Biology nerds needed in a D project!
murilomiranda92 at hotmail.com
Sat May 25 22:02:51 UTC 2019
On Friday, 24 May 2019 at 08:46:06 UTC, Russel Winder wrote:
> I am not an expert in this, but would a neuron (from whatever
> beastie) ever behave like a slime mould?
> Is a sigmoid function sufficient? The era of treating a neuron
> as purely a single dimensional (electrical) state has, I
> believe, long past. Neurons do trigger, but they also have a
> biochemical aspect as well as an electrical one. I am not up to
> date with modelling neurons, and neither am I an expert in
> neurochemistry, and whilst investigating a network of sigmoid
> function triggers is still valid as a fun thing to do, I am not
> sure it can now be seen as a model of a collection of neurons.

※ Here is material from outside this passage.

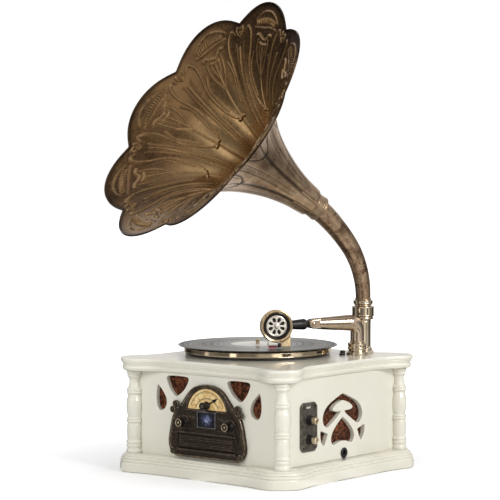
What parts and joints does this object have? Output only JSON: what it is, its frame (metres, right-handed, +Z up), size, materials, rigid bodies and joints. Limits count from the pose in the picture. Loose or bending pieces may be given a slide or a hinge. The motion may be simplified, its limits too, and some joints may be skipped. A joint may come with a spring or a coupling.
{
  "type": "retro record player",
  "caption": "Retro record player: cream cabinet with turned corner columns, radio and disc-drawer fascia, turntable, curved tonearm, and a bronze flower horn on a swan neck.",
  "frame": {"origin": "in the middle of the cabinet's underside, the flat face that it stands on", "axes": "+Z up, the fascia faces -Y, +X towards the side with the control plate"},
  "size_m": [0.4742, 0.558, 0.8676],
  "materials": {
    "cream_lacquer": "satin cream lacquer on board",
    "speaker_cloth": "red-brown woven cloth",
    "horn_bronze": "antique bronze finish on sheet metal",
    "champagne_brass": "polished champagne brass plating",
    "dark_bronze": "dark bronze paint",
    "pewter_plate": "aged pewter paint",
    "black_plastic": "black plastic",
    "rubber": "matt black rubber",
    "vinyl": "black vinyl",
    "steel": "zinc-plated steel",
    "dial_cream": "printed cream dial",
    "dark_glass": "dark display window",
    "circuit_green": "green circuit board",
    "red_plastic": "red plastic"
  },
  "bodies": {
    "cabinet": {"base_board": "cream_lacquer", "deck_board": "cream_lacquer", "column_front_left": "cream_lacquer", "column_front_right": "cream_lacquer", "column_rear_left": "cream_lacquer", "column_rear_right": "cream_lacquer", "front_panel": "cream_lacquer", "right_panel": "cream_lacquer", "left_panel": "cream_lacquer", "rear_panel": "cream_lacquer", "fascia": "dark_bronze", "dial_plate": "dial_cream", "display_window": "dark_glass", "control_plate": "pewter_plate", "headphone_socket": "black_plastic", "front_cloth_left": "speaker_cloth", "front_cloth_right": "speaker_cloth", "right_cloth": "speaker_cloth", "left_cloth": "speaker_cloth", "right_speaker": "black_plastic", "left_speaker": "black_plastic", "cd_housing": "steel", "circuit_board": "circuit_green", "transformer": "steel", "motor": "steel", "spindle_bearing": "steel", "drive_belt": "rubber", "base_plate": "champagne_brass", "arm_nut": "champagne_brass", "horn_post": "champagne_brass", "horn_collar": "champagne_brass", "mains_inlet": "black_plastic", "rear_socket_plate": "black_plastic"},
    "turntable": {"platter": "champagne_brass", "platter_skirt": "black_plastic", "slip_mat": "rubber", "spindle": "champagne_brass", "record": "vinyl"},
    "pulley": {"motor_pulley": "steel"},
    "tonearm": {"tonearm_tube": "champagne_brass", "arm_pin": "steel"},
    "tonearm_head": {"head_neck": "black_plastic", "sound_box_ring": "champagne_brass", "sound_box_cup": "dark_bronze", "sound_box_rosette": "champagne_brass", "head_bracket": "champagne_brass", "cartridge": "black_plastic", "stylus": "red_plastic"},
    "lock_lever": {"arm_lock_lever": "black_plastic"},
    "tuner": {"tuning_knob": "black_plastic", "dial_pointer": "dark_bronze"},
    "left_dial_knob": {"left_knob": "black_plastic"},
    "right_dial_knob": {"right_knob": "black_plastic"},
    "upper_knob": {"upper_side_knob": "black_plastic"},
    "lower_knob": {"lower_side_knob": "black_plastic"},
    "drawer": {"cd_drawer": "dark_bronze"},
    "horn": {"horn_elbow": "horn_bronze", "horn_ferrule": "champagne_brass", "horn_bell": "horn_bronze"}
  },
  "joints": [
    {"name": "platter_spin", "type": "hinge", "parent": "cabinet", "child": "turntable", "pos_m": [-0.03273, 0.01137, 0.22], "axis": [0, 0, 1], "continuous": true},
    {"name": "pulley_spin", "type": "hinge", "parent": "cabinet", "child": "pulley", "pos_m": [0.02727, -0.01863, 0.21], "axis": [0, 0, 1], "continuous": true},
    {"name": "arm_swing", "type": "hinge", "parent": "cabinet", "child": "tonearm", "pos_m": [0.12, 0.121, 0.24], "axis": [0, 0, 1], "range_deg": [-12, 30]},
    {"name": "head_lift", "type": "hinge", "parent": "tonearm", "child": "tonearm_head", "pos_m": [0.07962, 0.0328, 0.2737], "axis": [-0.9092, 0.4163, 0], "range_deg": [0, 25]},
    {"name": "lock_lever_turn", "type": "hinge", "parent": "cabinet", "child": "lock_lever", "pos_m": [0.097, 0.106, 0.214], "axis": [0, 0, 1], "range_deg": [-30, 0]},
    {"name": "tuning", "type": "hinge", "parent": "cabinet", "child": "tuner", "pos_m": [0.002, -0.1793, 0.134], "axis": [0, -1, 0], "range_deg": [-22, 122]},
    {"name": "left_knob_turn", "type": "hinge", "parent": "cabinet", "child": "left_dial_knob", "pos_m": [-0.053, -0.1793, 0.1], "axis": [0, -1, 0], "range_deg": [-150, 150]},
    {"name": "right_knob_turn", "type": "hinge", "parent": "cabinet", "child": "right_dial_knob", "pos_m": [0.057, -0.1793, 0.1], "axis": [0, -1, 0], "range_deg": [-150, 150]},
    {"name": "upper_knob_turn", "type": "hinge", "parent": "cabinet", "child": "upper_knob", "pos_m": [0.176, -0.0985, 0.1135], "axis": [1, 0, 0], "range_deg": [-150, 150]},
    {"name": "lower_knob_turn", "type": "hinge", "parent": "cabinet", "child": "lower_knob", "pos_m": [0.176, -0.0985, 0.0785], "axis": [1, 0, 0], "range_deg": [-150, 150]},
    {"name": "drawer_slide", "type": "slide", "parent": "cabinet", "child": "drawer", "axis": [0, -1, 0], "range_m": [0, 0.118]},
    {"name": "horn_swivel", "type": "hinge", "parent": "cabinet", "child": "horn", "pos_m": [0.107, 0.157, 0.3], "axis": [0, 0, 1], "range_deg": [-60, 60]}
  ],
  "couplings": [
    {"joint": "pulley_spin", "follows": "platter_spin", "ratio": 8.667}
  ]
}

> A model that started up in the mid to late 1970s but didn't
> take off then, but I believe is being picked up again recently,
> is to treat a network of neurons embedded in a biochemical
> system as a set of fields. The background was relativistic
> quantum field theory, but I suspect the technique as applied to
> networks of neurons has evolved away from that background. But
> maybe this is still not a mainstream approach?
> Does anyone have any connection with people working on Blue
> Brain. Over decade ago they were modelling the neocortex and
> neurons with apparently good success.
I found your reply very knowledgeable and very intelligent. I
will take a look later at the blue brain project. The reason I
compared a neuron with the slime mold is because it grows
dentrites to form synapses and therefore it creates intelligence.